PROBLEM → Repeat every record below exactly as it appears.

EXCERPTED DATA →
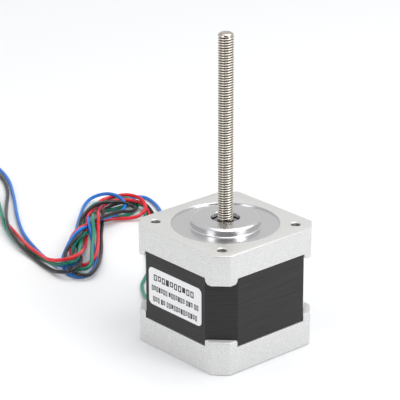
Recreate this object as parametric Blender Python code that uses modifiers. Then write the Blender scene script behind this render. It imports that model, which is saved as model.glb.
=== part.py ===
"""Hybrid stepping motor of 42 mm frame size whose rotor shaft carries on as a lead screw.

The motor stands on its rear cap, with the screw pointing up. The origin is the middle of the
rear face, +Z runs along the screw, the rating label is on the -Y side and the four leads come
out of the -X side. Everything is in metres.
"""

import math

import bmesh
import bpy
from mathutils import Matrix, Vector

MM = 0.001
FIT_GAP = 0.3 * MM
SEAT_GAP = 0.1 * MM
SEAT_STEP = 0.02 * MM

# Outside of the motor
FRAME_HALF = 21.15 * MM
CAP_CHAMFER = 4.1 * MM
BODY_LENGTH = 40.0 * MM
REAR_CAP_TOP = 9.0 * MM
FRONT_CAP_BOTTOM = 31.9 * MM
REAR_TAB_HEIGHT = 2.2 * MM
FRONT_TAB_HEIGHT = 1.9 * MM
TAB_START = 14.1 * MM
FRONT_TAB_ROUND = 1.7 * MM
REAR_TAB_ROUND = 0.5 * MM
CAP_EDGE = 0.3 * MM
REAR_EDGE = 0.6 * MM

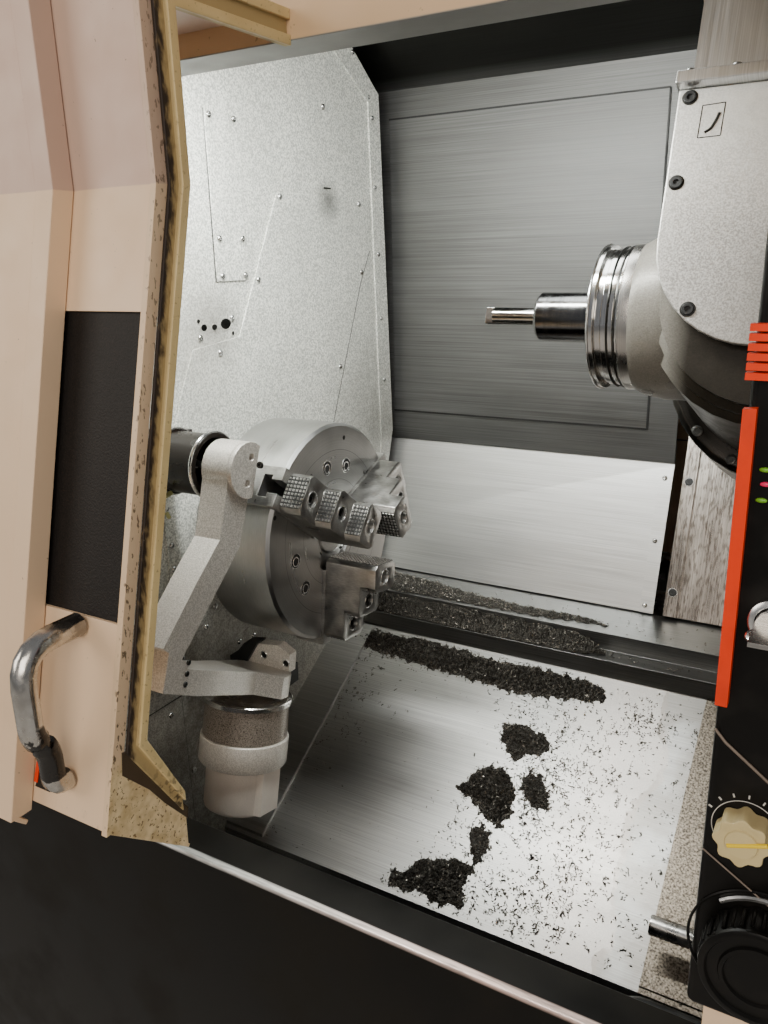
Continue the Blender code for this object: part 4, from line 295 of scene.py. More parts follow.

OUTPUT →
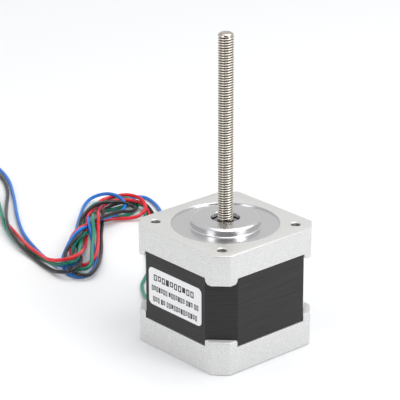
Recreate this object as parametric Blender Python code that uses modifiers. Then write the Blender scene script behind this render. It imports that model, which is saved as model.glb.
=== part.py ===
"""Hybrid stepping motor of 42 mm frame size whose rotor shaft carries on as a lead screw.

The motor stands on its rear cap, with the screw pointing up. The origin is the middle of the
rear face, +Z runs along the screw, the rating label is on the -Y side and the four leads come
out of the -X side. Everything is in metres.
"""

import math

import bmesh
import bpy
from mathutils import Matrix, Vector

MM = 0.001
FIT_GAP = 0.3 * MM
SEAT_GAP = 0.1 * MM
SEAT_STEP = 0.02 * MM

# Outside of the motor
FRAME_HALF = 21.15 * MM
CAP_CHAMFER = 4.1 * MM
BODY_LENGTH = 40.0 * MM
REAR_CAP_TOP = 9.0 * MM
FRONT_CAP_BOTTOM = 31.9 * MM
REAR_TAB_HEIGHT = 2.2 * MM
FRONT_TAB_HEIGHT = 1.9 * MM
TAB_START = 14.1 * MM
FRONT_TAB_ROUND = 1.7 * MM
REAR_TAB_ROUND = 0.5 * MM
CAP_EDGE = 0.3 * MM
REAR_EDGE = 0.6 * MM

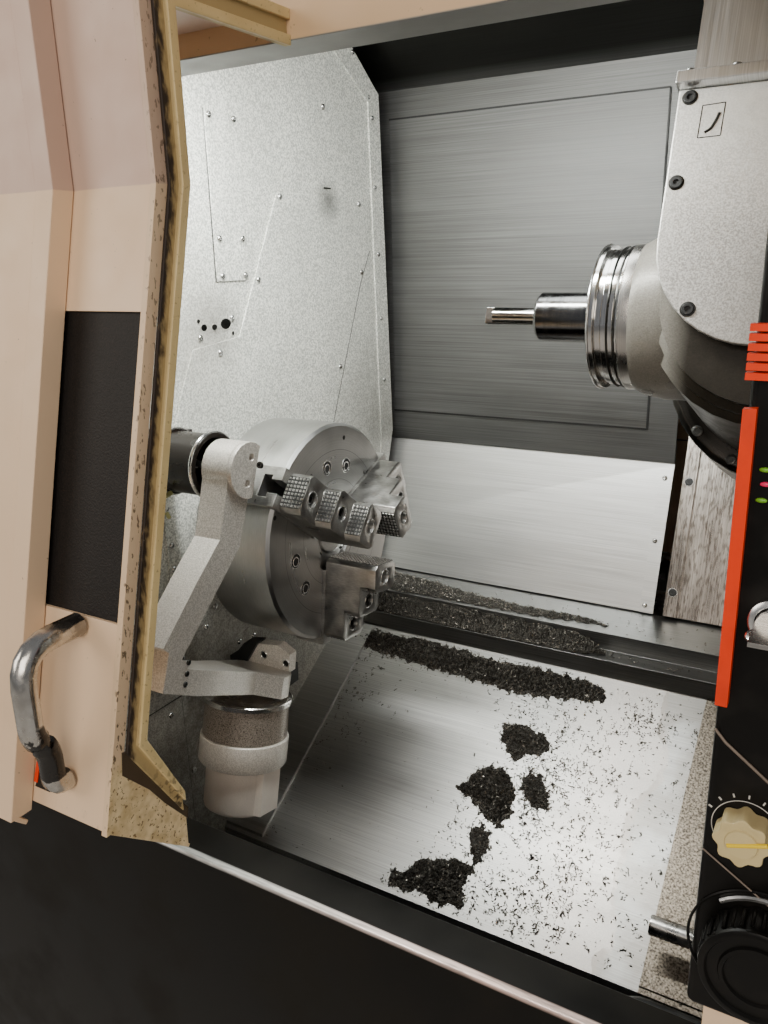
Continue the Blender code for this object: part 4, from line 295 of scene.py. More parts follow.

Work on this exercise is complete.